▶ **Instructions for the task**
Starting at the line that contains "Turn this picture" and stopping at the line that contains "return hypot(spread, height)", repeat every line exactly, the two end lines included, and nothing else.

※ ※ ※

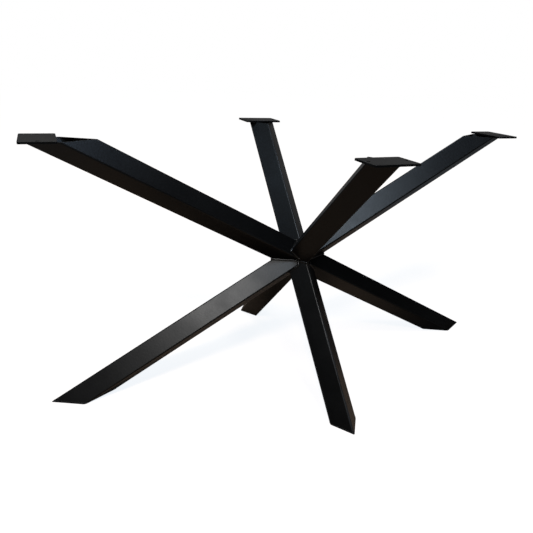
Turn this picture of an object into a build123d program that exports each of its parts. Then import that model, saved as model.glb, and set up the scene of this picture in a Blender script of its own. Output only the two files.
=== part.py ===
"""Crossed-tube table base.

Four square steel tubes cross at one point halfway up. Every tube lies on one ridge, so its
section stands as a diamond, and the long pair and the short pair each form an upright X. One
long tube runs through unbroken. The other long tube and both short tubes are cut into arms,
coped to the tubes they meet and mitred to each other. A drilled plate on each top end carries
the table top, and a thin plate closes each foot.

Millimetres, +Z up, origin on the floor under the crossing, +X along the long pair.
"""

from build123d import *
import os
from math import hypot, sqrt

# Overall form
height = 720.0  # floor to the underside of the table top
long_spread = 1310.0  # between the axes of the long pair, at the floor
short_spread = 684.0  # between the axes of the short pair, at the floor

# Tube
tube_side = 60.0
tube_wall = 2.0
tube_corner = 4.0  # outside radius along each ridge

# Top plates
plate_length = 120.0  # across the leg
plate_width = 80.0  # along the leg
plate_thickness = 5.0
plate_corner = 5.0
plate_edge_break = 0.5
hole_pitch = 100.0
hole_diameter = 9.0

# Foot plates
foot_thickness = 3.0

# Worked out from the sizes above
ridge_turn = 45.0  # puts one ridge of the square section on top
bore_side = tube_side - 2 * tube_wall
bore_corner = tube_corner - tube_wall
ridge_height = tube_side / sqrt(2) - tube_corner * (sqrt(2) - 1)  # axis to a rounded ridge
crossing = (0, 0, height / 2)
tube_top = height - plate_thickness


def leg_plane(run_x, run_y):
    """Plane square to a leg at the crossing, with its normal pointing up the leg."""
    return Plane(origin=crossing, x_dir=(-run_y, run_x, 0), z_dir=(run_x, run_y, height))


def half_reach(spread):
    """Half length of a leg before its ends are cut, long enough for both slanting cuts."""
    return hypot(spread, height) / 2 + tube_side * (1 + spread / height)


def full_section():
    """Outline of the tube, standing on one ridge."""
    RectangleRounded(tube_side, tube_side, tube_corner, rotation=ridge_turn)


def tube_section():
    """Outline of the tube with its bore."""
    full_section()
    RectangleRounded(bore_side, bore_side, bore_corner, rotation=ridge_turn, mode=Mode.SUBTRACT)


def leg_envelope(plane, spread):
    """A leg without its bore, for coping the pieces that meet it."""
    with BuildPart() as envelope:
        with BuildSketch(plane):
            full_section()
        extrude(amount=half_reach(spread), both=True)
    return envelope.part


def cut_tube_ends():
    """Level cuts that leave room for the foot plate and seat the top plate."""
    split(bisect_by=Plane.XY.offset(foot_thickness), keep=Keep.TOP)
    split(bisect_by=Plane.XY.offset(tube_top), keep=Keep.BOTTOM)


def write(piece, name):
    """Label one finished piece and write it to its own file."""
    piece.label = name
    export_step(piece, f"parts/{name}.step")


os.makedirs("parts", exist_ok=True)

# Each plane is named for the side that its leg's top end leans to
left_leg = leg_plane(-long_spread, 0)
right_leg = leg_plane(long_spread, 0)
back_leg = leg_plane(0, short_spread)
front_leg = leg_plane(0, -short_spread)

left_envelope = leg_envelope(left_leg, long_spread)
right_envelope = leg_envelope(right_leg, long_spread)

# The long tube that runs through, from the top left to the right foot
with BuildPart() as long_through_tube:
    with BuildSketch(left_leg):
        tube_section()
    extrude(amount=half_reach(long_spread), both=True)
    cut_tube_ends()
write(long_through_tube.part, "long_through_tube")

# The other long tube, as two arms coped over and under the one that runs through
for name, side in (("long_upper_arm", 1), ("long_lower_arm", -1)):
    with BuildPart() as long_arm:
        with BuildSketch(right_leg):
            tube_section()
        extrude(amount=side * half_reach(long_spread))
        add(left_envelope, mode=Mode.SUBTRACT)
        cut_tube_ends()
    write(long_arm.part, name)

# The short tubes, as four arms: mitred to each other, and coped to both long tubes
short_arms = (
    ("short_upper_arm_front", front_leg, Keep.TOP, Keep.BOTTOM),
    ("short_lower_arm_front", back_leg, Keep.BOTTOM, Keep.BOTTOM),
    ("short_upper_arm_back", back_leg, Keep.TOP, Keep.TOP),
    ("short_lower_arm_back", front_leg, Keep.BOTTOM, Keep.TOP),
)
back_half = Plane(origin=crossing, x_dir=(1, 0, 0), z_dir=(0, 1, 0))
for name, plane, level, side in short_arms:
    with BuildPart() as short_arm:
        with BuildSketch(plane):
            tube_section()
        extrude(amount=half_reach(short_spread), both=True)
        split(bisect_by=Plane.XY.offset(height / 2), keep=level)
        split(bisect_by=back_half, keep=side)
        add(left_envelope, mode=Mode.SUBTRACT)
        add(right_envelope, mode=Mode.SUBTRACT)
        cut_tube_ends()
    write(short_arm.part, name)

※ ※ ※

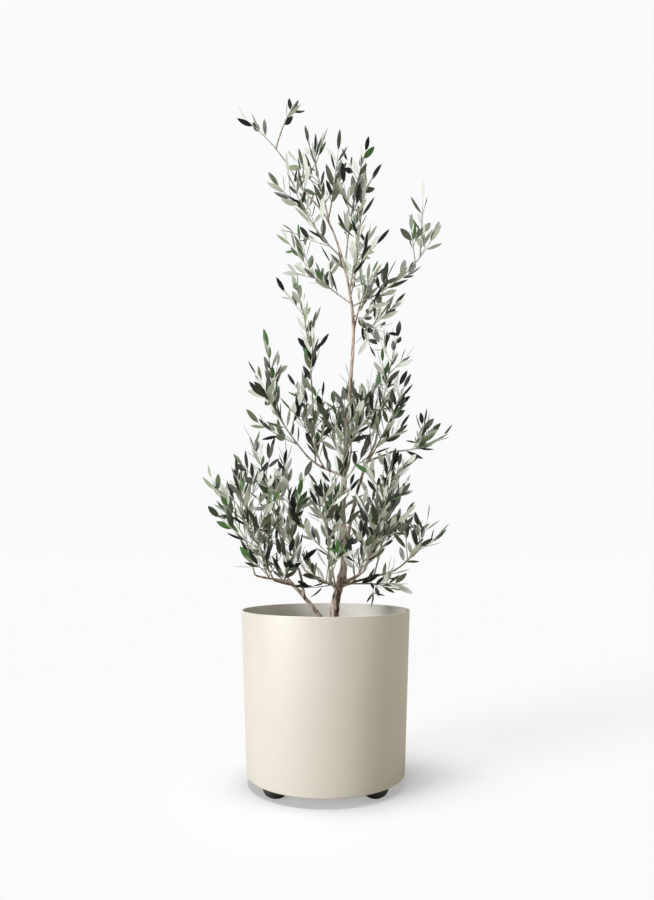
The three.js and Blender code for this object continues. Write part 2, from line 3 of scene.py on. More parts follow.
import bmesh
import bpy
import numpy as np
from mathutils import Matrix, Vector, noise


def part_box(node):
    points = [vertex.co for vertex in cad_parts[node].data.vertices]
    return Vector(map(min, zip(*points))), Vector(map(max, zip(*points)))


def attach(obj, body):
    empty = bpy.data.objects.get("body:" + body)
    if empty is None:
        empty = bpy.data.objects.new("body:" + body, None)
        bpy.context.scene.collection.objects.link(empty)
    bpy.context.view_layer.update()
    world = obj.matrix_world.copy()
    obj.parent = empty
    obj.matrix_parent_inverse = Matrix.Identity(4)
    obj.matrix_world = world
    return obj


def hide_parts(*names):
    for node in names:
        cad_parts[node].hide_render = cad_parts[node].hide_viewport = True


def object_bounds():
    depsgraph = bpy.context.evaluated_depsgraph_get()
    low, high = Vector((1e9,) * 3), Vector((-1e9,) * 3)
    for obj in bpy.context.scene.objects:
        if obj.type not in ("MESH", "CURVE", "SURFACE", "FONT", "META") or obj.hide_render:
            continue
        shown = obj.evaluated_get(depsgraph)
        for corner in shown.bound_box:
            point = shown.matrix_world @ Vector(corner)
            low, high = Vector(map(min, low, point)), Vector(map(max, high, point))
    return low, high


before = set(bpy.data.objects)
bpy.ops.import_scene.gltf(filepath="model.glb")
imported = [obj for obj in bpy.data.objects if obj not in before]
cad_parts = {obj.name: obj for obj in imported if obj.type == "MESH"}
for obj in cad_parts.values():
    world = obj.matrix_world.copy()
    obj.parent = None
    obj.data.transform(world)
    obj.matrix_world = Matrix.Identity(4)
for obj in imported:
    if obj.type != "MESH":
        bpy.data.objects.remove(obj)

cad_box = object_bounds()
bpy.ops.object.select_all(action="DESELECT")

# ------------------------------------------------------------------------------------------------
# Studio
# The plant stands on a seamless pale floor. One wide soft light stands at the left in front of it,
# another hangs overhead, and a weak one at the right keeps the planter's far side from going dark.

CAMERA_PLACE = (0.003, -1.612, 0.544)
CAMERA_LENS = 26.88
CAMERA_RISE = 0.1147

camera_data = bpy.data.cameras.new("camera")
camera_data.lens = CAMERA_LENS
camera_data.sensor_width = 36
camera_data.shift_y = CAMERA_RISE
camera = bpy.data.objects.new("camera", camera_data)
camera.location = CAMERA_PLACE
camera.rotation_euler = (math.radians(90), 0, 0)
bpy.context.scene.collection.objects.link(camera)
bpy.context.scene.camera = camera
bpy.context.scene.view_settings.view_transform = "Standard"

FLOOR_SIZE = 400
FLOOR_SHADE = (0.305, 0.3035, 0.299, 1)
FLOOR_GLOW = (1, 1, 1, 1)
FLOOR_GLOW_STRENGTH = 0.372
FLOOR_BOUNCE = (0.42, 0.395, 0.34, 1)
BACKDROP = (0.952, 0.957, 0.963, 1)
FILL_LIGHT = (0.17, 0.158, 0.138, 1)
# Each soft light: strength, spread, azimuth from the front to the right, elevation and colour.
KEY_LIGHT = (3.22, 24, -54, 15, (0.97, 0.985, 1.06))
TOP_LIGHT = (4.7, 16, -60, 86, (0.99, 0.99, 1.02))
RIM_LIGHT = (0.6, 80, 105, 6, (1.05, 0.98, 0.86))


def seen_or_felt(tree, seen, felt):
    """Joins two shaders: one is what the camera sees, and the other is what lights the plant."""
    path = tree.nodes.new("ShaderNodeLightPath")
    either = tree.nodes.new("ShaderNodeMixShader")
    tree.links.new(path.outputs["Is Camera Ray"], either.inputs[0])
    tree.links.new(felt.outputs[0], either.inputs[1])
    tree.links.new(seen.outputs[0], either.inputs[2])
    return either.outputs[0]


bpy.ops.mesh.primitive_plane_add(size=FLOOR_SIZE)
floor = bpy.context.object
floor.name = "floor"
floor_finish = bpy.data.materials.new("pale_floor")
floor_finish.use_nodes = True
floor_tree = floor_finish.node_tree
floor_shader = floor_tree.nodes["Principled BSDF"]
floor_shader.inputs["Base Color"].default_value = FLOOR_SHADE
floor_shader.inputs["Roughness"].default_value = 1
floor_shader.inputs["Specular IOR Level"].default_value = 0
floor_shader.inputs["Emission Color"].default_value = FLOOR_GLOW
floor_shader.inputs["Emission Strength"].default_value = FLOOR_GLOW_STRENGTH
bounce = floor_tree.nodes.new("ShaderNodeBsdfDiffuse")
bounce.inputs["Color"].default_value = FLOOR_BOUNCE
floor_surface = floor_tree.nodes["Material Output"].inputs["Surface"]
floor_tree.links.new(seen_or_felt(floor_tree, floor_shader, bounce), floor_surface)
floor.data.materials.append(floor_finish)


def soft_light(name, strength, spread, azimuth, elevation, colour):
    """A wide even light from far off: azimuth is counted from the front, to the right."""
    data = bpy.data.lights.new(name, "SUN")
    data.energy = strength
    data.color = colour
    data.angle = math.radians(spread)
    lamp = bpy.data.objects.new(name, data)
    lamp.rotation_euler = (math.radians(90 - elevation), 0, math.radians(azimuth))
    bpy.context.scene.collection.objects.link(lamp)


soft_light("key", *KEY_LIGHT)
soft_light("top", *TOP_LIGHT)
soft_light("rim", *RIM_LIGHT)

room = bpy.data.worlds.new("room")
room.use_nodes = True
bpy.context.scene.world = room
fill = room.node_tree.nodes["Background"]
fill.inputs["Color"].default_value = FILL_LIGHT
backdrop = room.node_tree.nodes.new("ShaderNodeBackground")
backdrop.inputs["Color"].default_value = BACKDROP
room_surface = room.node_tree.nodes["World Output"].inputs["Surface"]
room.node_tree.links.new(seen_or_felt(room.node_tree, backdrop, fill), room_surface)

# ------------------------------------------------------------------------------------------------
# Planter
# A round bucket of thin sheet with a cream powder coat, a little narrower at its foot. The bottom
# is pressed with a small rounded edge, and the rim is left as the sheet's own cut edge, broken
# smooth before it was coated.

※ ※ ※

▶ **The output**
Turn this picture of an object into a build123d program that exports each of its parts. Then import that model, saved as model.glb, and set up the scene of this picture in a Blender script of its own. Output only the two files.
=== part.py ===
"""Crossed-tube table base.

Four square steel tubes cross at one point halfway up. Every tube lies on one ridge, so its
section stands as a diamond, and the long pair and the short pair each form an upright X. One
long tube runs through unbroken. The other long tube and both short tubes are cut into arms,
coped to the tubes they meet and mitred to each other. A drilled plate on each top end carries
the table top, and a thin plate closes each foot.

Millimetres, +Z up, origin on the floor under the crossing, +X along the long pair.
"""

from build123d import *
import os
from math import hypot, sqrt

# Overall form
height = 720.0  # floor to the underside of the table top
long_spread = 1310.0  # between the axes of the long pair, at the floor
short_spread = 684.0  # between the axes of the short pair, at the floor

# Tube
tube_side = 60.0
tube_wall = 2.0
tube_corner = 4.0  # outside radius along each ridge

# Top plates
plate_length = 120.0  # across the leg
plate_width = 80.0  # along the leg
plate_thickness = 5.0
plate_corner = 5.0
plate_edge_break = 0.5
hole_pitch = 100.0
hole_diameter = 9.0

# Foot plates
foot_thickness = 3.0

# Worked out from the sizes above
ridge_turn = 45.0  # puts one ridge of the square section on top
bore_side = tube_side - 2 * tube_wall
bore_corner = tube_corner - tube_wall
ridge_height = tube_side / sqrt(2) - tube_corner * (sqrt(2) - 1)  # axis to a rounded ridge
crossing = (0, 0, height / 2)
tube_top = height - plate_thickness


def leg_plane(run_x, run_y):
    """Plane square to a leg at the crossing, with its normal pointing up the leg."""
    return Plane(origin=crossing, x_dir=(-run_y, run_x, 0), z_dir=(run_x, run_y, height))


def half_reach(spread):
    """Half length of a leg before its ends are cut, long enough for both slanting cuts."""
    return hypot(spread, height) / 2 + tube_side * (1 + spread / height)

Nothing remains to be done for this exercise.